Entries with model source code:
=-=-=
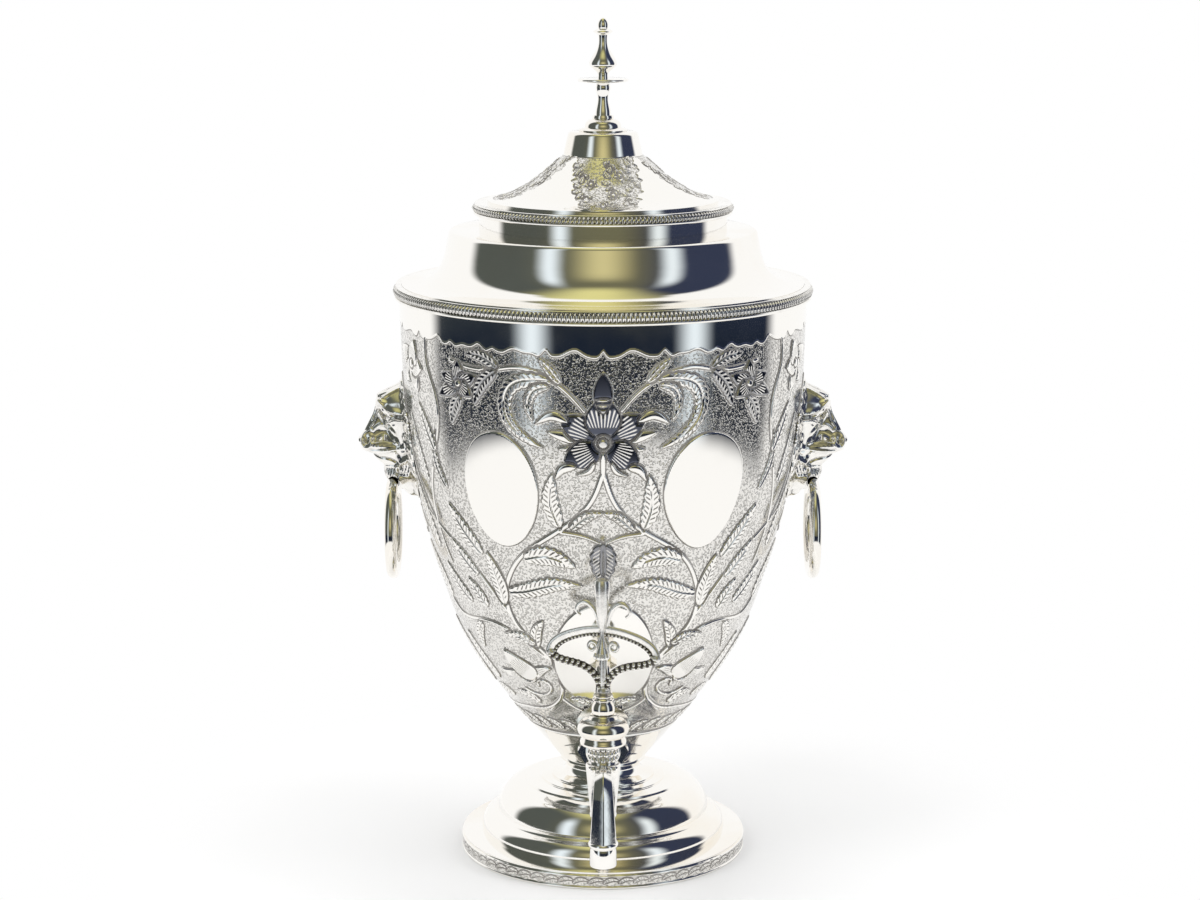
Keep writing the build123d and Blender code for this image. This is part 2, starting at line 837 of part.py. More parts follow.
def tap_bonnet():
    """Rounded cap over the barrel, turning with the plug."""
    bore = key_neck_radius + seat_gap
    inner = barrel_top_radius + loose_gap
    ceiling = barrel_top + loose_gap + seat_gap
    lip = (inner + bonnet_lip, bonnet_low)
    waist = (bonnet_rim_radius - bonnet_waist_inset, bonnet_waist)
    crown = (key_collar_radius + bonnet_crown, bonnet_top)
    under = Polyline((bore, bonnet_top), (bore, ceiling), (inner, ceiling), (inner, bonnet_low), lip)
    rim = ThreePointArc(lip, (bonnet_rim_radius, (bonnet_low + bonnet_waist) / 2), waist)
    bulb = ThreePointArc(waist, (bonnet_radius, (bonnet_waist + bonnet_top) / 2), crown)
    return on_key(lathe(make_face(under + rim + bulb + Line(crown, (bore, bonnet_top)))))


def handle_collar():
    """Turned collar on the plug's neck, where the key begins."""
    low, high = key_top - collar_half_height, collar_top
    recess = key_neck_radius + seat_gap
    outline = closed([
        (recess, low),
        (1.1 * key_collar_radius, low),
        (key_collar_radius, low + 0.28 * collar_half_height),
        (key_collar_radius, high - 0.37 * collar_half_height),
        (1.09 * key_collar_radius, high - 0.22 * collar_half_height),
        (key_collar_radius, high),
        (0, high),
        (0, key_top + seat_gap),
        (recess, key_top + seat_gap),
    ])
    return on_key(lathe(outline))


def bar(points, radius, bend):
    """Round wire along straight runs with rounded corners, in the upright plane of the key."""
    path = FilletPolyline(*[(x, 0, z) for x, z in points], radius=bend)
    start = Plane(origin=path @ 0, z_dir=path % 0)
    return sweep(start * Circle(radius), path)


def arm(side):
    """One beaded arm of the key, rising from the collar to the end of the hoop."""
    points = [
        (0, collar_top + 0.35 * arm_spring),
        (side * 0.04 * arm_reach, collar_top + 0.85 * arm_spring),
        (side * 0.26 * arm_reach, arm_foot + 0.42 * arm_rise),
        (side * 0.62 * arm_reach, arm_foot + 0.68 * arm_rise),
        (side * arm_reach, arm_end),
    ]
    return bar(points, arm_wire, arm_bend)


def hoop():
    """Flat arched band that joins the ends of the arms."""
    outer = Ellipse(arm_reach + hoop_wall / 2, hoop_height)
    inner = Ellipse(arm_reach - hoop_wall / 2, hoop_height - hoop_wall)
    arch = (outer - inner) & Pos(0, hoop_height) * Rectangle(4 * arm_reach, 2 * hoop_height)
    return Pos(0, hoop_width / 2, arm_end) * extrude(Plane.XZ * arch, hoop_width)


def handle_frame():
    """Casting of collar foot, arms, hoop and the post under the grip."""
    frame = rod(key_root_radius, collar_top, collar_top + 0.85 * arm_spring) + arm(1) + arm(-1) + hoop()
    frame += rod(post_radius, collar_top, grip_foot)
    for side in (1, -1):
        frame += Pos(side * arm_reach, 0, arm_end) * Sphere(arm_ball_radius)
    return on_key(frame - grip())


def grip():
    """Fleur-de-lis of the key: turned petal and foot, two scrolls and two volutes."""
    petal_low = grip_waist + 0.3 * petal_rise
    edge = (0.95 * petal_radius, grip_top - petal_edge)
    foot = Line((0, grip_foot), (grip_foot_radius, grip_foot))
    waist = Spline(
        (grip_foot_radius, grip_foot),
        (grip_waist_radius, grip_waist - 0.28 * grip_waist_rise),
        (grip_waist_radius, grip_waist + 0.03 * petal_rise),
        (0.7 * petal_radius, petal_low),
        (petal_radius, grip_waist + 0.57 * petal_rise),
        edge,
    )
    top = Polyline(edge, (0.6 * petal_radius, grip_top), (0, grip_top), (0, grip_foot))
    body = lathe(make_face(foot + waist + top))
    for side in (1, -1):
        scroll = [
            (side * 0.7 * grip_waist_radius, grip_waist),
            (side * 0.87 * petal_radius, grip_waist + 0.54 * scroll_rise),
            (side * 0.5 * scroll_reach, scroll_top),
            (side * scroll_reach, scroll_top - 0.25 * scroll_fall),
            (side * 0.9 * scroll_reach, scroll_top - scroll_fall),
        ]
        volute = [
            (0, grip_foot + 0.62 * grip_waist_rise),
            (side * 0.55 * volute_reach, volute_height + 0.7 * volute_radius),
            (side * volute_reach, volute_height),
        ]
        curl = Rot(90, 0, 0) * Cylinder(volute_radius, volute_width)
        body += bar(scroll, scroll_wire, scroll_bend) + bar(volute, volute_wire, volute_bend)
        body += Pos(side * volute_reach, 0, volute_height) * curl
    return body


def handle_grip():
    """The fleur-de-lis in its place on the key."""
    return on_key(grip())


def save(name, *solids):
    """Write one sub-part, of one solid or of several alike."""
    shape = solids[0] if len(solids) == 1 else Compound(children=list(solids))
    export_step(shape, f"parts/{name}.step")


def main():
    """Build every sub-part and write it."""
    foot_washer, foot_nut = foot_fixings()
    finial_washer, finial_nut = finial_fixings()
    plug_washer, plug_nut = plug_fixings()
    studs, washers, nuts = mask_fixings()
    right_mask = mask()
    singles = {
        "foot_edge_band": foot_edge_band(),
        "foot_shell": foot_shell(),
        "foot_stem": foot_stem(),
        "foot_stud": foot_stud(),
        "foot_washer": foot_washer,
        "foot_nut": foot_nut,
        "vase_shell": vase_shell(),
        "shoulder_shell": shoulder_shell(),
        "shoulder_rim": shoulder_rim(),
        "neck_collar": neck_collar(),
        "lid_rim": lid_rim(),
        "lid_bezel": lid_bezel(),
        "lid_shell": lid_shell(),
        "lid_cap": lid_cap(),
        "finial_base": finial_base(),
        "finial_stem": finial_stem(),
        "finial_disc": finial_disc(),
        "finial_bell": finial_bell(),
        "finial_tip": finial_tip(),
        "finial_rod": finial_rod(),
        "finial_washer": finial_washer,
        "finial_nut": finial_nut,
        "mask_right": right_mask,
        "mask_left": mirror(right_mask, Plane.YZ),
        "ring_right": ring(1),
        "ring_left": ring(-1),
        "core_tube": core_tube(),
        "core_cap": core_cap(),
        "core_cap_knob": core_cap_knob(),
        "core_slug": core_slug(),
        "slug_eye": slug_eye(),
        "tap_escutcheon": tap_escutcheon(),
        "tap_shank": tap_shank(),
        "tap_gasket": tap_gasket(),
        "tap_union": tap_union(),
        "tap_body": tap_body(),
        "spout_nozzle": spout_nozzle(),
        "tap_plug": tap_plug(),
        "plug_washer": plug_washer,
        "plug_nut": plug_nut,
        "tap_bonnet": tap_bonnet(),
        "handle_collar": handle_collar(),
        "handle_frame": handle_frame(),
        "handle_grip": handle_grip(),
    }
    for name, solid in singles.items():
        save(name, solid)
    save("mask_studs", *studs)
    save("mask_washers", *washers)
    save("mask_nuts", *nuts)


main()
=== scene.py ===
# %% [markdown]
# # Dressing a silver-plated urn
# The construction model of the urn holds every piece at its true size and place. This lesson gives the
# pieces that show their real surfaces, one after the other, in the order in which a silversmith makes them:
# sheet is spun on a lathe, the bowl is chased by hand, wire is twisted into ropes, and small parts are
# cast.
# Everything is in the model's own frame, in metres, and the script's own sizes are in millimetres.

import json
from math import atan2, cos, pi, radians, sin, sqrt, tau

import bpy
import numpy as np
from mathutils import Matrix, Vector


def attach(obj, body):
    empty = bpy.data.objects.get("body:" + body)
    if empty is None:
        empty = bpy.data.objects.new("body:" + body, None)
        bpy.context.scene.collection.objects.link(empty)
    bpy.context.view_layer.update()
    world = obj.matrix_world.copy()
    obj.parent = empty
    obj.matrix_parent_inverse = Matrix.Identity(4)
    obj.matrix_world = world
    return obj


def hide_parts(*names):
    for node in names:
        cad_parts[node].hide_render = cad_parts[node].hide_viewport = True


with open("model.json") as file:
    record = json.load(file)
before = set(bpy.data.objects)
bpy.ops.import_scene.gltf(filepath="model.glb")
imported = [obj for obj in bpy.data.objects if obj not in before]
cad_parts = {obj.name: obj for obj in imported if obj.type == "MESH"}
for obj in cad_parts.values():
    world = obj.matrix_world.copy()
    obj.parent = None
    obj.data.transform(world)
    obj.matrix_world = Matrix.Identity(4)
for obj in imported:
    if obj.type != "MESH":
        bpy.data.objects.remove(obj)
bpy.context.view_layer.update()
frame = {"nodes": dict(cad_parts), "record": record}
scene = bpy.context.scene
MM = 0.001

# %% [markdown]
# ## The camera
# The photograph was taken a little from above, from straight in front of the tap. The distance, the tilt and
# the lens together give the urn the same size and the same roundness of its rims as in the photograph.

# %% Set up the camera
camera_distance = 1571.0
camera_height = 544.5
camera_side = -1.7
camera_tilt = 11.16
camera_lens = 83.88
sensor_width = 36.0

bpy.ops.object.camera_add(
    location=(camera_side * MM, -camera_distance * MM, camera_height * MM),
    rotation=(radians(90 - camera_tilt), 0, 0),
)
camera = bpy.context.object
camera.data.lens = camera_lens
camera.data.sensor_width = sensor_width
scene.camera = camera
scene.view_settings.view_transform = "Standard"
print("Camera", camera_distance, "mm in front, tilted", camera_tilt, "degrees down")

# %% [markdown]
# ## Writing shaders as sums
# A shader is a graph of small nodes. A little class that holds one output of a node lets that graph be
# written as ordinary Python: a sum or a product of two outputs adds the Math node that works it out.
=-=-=
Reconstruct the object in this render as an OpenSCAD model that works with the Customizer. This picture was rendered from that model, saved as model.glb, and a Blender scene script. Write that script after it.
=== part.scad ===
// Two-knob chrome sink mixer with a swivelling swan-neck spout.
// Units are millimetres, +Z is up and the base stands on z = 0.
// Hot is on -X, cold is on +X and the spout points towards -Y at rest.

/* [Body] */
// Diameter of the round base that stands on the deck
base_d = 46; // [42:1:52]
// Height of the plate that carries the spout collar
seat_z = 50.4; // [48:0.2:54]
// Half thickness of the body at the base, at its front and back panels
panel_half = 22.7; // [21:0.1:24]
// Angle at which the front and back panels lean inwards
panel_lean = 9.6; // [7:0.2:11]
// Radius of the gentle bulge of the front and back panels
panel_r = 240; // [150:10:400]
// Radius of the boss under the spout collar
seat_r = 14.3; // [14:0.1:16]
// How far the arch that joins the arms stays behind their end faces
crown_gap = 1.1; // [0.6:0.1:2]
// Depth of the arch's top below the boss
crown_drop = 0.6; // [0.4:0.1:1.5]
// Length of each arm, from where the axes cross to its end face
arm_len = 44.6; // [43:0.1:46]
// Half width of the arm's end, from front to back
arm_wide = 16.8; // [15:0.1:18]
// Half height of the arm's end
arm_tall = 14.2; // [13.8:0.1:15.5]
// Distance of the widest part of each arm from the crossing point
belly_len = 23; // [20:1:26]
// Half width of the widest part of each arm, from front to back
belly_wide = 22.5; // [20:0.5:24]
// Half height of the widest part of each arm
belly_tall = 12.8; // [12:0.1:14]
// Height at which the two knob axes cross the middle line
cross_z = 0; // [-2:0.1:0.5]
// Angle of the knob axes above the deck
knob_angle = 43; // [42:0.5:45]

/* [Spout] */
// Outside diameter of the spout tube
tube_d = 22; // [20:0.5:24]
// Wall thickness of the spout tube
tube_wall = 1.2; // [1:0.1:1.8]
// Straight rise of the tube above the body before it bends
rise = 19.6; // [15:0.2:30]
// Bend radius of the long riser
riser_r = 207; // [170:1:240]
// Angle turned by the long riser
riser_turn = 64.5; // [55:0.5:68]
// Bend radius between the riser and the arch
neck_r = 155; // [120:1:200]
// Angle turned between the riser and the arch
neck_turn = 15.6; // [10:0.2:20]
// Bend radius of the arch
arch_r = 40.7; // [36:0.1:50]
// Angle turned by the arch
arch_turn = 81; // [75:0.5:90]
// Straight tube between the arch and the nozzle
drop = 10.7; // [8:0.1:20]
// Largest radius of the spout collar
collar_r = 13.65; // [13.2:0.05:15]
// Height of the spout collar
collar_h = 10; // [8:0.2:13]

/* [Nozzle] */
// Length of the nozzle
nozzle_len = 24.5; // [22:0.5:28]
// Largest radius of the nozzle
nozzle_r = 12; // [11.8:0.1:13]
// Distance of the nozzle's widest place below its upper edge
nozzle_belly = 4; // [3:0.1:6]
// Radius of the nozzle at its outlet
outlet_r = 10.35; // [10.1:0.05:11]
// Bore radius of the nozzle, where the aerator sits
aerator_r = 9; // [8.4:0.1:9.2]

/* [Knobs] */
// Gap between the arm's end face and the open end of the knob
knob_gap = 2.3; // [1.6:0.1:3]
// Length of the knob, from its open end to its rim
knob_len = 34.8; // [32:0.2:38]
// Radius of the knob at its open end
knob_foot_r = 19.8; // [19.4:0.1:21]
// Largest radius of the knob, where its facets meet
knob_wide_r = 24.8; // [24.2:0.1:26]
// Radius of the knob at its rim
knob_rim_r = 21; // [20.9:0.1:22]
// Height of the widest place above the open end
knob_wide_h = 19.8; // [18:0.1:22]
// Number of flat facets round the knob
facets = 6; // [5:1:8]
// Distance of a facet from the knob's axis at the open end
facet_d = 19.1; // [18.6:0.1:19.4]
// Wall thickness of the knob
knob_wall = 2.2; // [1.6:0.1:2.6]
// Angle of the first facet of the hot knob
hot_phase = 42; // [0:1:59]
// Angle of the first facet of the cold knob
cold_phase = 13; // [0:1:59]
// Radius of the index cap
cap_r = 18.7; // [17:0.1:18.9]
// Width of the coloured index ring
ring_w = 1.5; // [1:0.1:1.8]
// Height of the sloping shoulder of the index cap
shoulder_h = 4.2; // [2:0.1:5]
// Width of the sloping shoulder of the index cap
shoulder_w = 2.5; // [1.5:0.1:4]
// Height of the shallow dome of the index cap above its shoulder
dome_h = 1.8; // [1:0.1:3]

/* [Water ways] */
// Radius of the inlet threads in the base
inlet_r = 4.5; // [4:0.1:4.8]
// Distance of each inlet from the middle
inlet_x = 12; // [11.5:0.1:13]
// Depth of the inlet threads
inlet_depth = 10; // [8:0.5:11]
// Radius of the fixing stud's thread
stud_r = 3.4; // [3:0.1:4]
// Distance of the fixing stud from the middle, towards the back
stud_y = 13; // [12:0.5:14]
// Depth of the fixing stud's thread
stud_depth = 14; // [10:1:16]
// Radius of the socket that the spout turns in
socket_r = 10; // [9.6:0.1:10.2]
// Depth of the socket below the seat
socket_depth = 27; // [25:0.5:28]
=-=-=
**Objective:**
Starting at the line that contains "for name, solid" and stopping at the line that contains "obj.matrix_parent_inverse = Matrix.Identity(4)", transcribe the lines exactly; both boundary lines are to be included.

**Correct response:**
    for name, solid in singles.items():
        save(name, solid)
    save("mask_studs", *studs)
    save("mask_washers", *washers)
    save("mask_nuts", *nuts)


main()
=== scene.py ===
# %% [markdown]
# # Dressing a silver-plated urn
# The construction model of the urn holds every piece at its true size and place. This lesson gives the
# pieces that show their real surfaces, one after the other, in the order in which a silversmith makes them:
# sheet is spun on a lathe, the bowl is chased by hand, wire is twisted into ropes, and small parts are
# cast.
# Everything is in the model's own frame, in metres, and the script's own sizes are in millimetres.

import json
from math import atan2, cos, pi, radians, sin, sqrt, tau

import bpy
import numpy as np
from mathutils import Matrix, Vector


def attach(obj, body):
    empty = bpy.data.objects.get("body:" + body)
    if empty is None:
        empty = bpy.data.objects.new("body:" + body, None)
        bpy.context.scene.collection.objects.link(empty)
    bpy.context.view_layer.update()
    world = obj.matrix_world.copy()
    obj.parent = empty
    obj.matrix_parent_inverse = Matrix.Identity(4)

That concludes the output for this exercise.